9. Becoming Zimbabwe edited by Brian Raftopoulos and Alois Mlambo (2009)
This
 is an impeccably-researched collection of essays by the historians and 
political scientists Brian Raftopoulos, Alois Mlambo, Gerald Mazarire, 
Sabelo Ndlovu-Gatsheni, Joseph Mutisi, Munyaradzi Nyakudya, Teresa 
Barnes and James Muzondidya. It chronicles the history of Zimbabwe from 
pre-colonial times to the unity sharing government of 2009. Rich in 
insights and incisive in its analysis, Becoming Zimbabwe is animated by 
the influence of the Zimbabweanist historian Terence Ranger,
 who died last year. He inspired this generation of historians to give 
both dignity and academic rigour to a history that both the Rhodesia and
 Zimbabwe regimes have, at one time or another, sought to distort for 
political reasons.
This warm and funny memoir is a love letter to a country in the grip of madness. Lyn and Ros Rogers are the owners of Drifters, a farm they bought after Zimbabwe’s independence in 1980. Their son Douglas tells the story of how they and their motley staff seek to coexist with the Comrades who try to take over their farm while the economy crashes and spins out of control around them.
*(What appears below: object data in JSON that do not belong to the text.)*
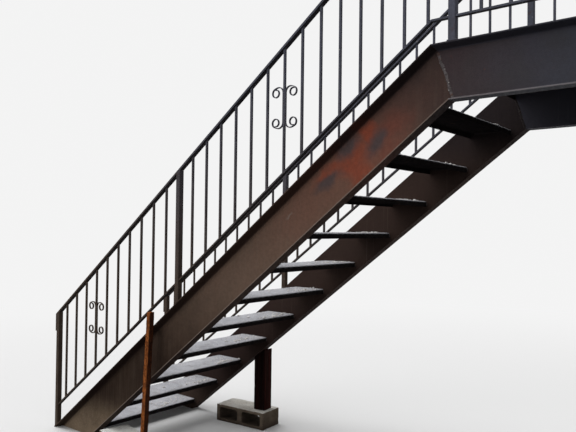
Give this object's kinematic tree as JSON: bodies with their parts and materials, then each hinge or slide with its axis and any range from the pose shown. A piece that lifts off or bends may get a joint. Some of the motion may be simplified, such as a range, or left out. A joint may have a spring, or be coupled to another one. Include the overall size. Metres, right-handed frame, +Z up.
{
  "type": "outdoor steel fire escape stair",
  "caption": "Straight outdoor steel stair with bent channel stringers, open bent-plate treads, a landing fixed to a wall, and picket railings.",
  "frame": {"origin": "on the wall face of the wall plate, midway across it and halfway down the landing channels", "axes": "+X into the wall, so the stair goes down towards -X; +Z up; -Y is the near side with the leaning prop"},
  "size_m": [4.5179, 1.283, 3.125],
  "materials": {
    "stringer_paint": "satin",
    "landing_paint": "satin",
    "railing_paint": "satin",
    "tread_plate": "matte",
    "rusty_steel": "matte",
    "stained_timber": "matte",
    "concrete": "matte"
  },
  "bodies": {
    "root": {"near_stringer": "stringer_paint", "far_stringer": "stringer_paint", "near_landing_channel": "landing_paint", "far_landing_channel": "landing_paint", "wall_plate": "landing_paint", "landing_deck": "tread_plate", "deck_bearer_1": "landing_paint", "deck_bearer_2": "landing_paint", "tread_1": "tread_plate", "tread_2": "tread_plate", "tread_3": "tread_plate", "tread_4": "tread_plate", "tread_5": "tread_plate", "tread_6": "tread_plate", "tread_7": "tread_plate", "tread_8": "tread_plate", "tread_9": "tread_plate", "tread_10": "tread_plate", "tread_11": "tread_plate", "near_top_rail": "railing_paint", "far_top_rail": "railing_paint", "near_bottom_rail": "railing_paint", "far_bottom_rail": "railing_paint", "near_foot_post": "railing_paint", "near_mid_post": "railing_paint", "near_knee_post": "railing_paint", "near_wall_post": "railing_paint", "far_foot_post": "railing_paint", "far_mid_post": "railing_paint", "far_knee_post": "railing_paint", "far_wall_post": "railing_paint", "near_lower_pickets": "railing_paint", "near_upper_pickets": "railing_paint", "near_landing_pickets": "railing_paint", "far_lower_pickets": "railing_paint", "far_upper_pickets": "railing_paint", "far_landing_pickets": "railing_paint", "near_lower_scrolls": "railing_paint", "near_upper_scrolls": "railing_paint", "far_lower_scrolls": "railing_paint", "far_upper_scrolls": "railing_paint", "near_prop": "rusty_steel", "far_prop": "stained_timber", "near_block": "concrete", "far_block": "concrete"}
  },
  "joints": []
}
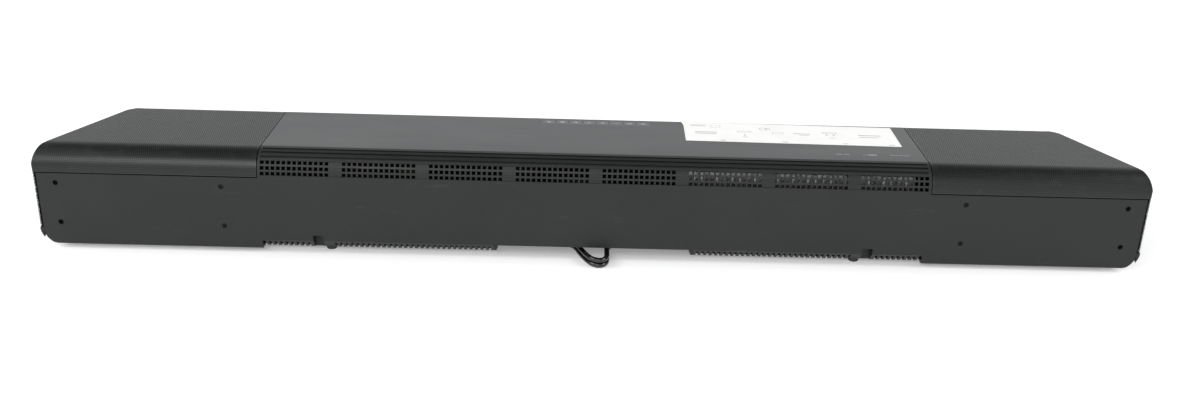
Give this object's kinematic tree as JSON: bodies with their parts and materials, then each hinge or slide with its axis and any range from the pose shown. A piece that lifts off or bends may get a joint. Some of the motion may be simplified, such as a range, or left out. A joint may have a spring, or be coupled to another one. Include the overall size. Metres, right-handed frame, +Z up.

This book gives the reader an understanding of why there will never be an Arab spring in Zimbabwe – we Zimbos are resilient to the nth degree. We don’t revolt, we “make a plan”. In my favourite passage in the book, a most unlikely character turns out to be the biggest pothead on Zimbabwean soil since Bob Marley and the Wailers played the independence concert. Magic.